*** Input rows ***

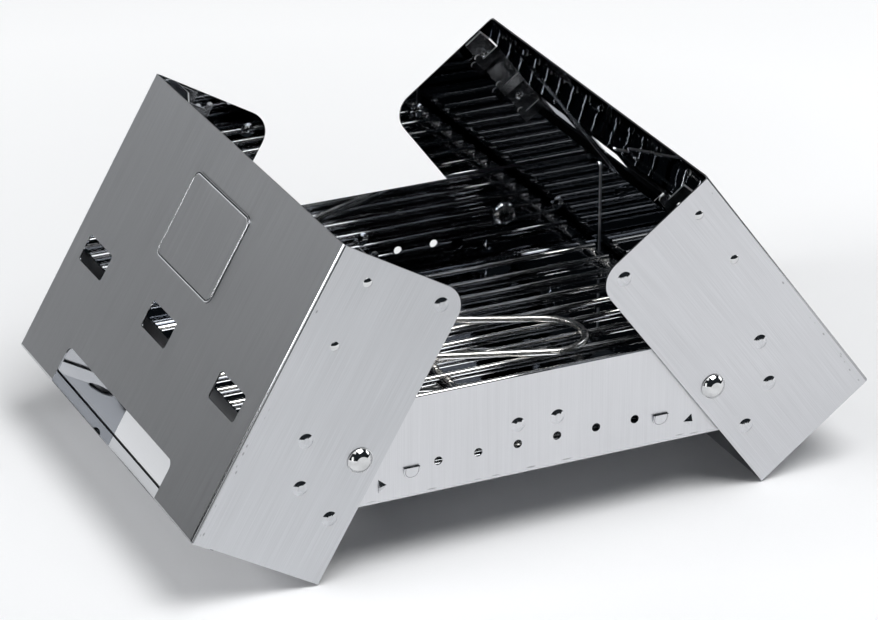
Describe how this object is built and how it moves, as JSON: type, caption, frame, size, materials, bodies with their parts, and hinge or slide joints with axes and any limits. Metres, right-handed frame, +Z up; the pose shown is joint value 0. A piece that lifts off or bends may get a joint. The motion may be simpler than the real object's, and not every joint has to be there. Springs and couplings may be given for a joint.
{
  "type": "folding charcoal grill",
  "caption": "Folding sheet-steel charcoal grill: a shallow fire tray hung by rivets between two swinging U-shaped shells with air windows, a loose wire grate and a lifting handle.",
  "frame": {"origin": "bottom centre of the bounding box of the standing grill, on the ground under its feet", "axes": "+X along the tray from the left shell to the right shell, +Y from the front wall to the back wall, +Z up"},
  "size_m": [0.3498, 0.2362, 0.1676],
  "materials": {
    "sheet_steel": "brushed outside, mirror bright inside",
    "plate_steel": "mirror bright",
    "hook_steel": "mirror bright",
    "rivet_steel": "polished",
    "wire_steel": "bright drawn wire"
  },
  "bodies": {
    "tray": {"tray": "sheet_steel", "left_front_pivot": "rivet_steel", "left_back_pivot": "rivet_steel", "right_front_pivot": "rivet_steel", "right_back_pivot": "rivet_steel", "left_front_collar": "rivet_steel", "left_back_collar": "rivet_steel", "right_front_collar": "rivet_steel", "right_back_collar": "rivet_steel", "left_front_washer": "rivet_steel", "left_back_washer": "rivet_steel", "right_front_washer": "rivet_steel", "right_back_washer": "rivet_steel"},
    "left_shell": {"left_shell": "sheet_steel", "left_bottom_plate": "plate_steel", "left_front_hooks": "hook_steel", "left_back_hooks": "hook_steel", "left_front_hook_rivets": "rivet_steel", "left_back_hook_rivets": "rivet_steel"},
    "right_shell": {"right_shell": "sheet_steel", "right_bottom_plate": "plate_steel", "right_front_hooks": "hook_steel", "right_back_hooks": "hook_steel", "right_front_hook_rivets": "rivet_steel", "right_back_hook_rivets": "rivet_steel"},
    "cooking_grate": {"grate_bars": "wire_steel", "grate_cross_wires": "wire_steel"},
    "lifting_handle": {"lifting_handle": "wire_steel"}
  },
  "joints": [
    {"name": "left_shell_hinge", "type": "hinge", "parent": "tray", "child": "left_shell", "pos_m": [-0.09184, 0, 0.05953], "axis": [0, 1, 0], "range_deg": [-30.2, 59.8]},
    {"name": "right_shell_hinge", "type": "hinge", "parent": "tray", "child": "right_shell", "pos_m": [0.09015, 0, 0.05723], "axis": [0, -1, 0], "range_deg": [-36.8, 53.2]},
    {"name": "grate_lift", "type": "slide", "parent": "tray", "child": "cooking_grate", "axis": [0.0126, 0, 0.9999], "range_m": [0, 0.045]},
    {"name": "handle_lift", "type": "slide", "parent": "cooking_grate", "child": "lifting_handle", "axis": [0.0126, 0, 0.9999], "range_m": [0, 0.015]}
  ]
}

***
*** Input rows ***

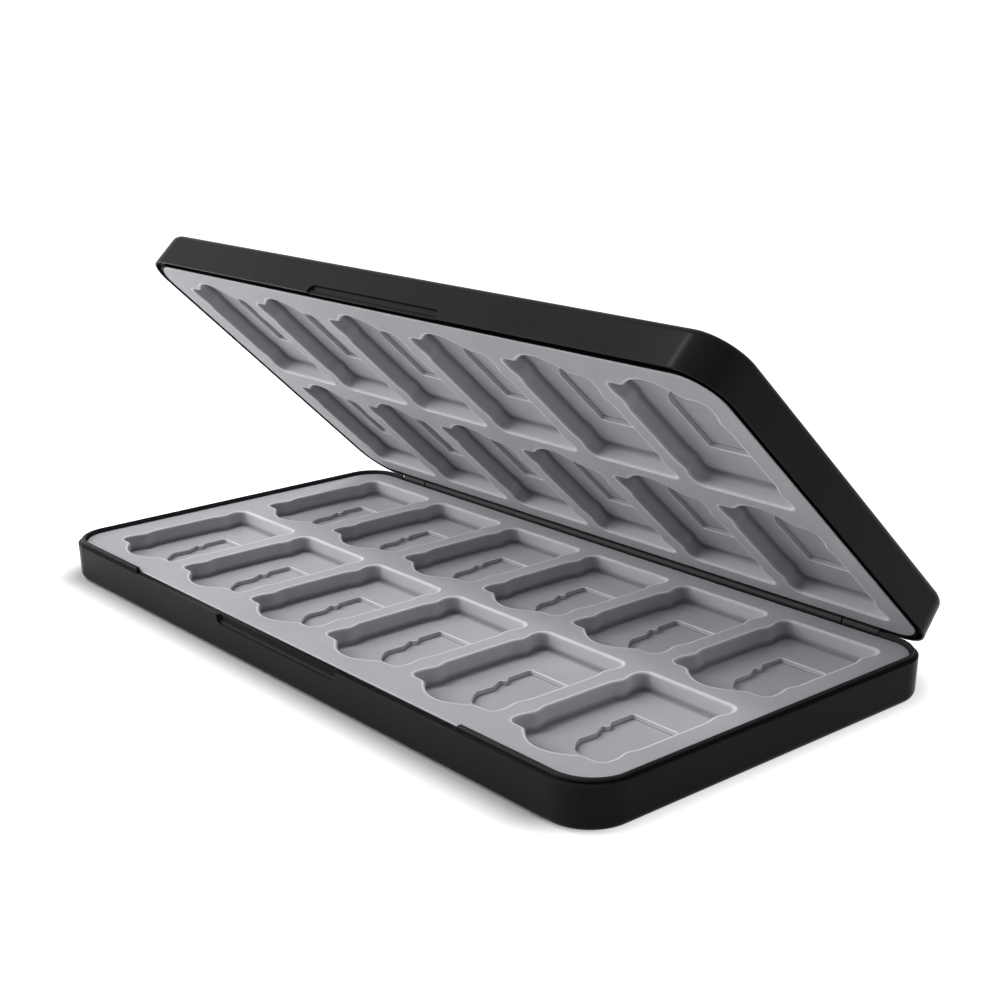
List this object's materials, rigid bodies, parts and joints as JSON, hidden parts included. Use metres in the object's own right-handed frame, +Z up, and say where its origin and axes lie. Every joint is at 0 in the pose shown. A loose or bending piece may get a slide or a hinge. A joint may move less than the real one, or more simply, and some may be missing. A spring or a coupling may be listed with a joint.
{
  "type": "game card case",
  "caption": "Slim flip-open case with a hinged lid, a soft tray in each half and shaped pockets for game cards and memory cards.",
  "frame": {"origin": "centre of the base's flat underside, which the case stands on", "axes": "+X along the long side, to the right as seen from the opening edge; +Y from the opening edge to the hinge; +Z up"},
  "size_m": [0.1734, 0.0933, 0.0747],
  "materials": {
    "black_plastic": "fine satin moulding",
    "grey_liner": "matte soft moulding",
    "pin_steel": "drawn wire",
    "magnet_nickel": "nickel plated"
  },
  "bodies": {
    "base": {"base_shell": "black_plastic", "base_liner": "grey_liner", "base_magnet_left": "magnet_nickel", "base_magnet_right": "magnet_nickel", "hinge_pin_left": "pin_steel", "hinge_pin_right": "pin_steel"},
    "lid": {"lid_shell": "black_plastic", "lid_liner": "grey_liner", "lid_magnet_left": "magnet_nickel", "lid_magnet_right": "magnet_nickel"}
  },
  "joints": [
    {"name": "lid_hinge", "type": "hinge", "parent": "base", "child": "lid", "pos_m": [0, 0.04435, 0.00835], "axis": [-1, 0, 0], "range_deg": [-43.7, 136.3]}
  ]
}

***

■ Set task ■
Show all lines from the records above where the word "shown" occurs.

■ Result of the task ■
Describe how this object is built and how it moves, as JSON: type, caption, frame, size, materials, bodies with their parts, and hinge or slide joints with axes and any limits. Metres, right-handed frame, +Z up; the pose shown is joint value 0. A piece that lifts off or bends may get a joint. The motion may be simpler than the real object's, and not every joint has to be there. Springs and couplings may be given for a joint.
List this object's materials, rigid bodies, parts and joints as JSON, hidden parts included. Use metres in the object's own right-handed frame, +Z up, and say where its origin and axes lie. Every joint is at 0 in the pose shown. A loose or bending piece may get a slide or a hinge. A joint may move less than the real one, or more simply, and some may be missing. A spring or a coupling may be listed with a joint.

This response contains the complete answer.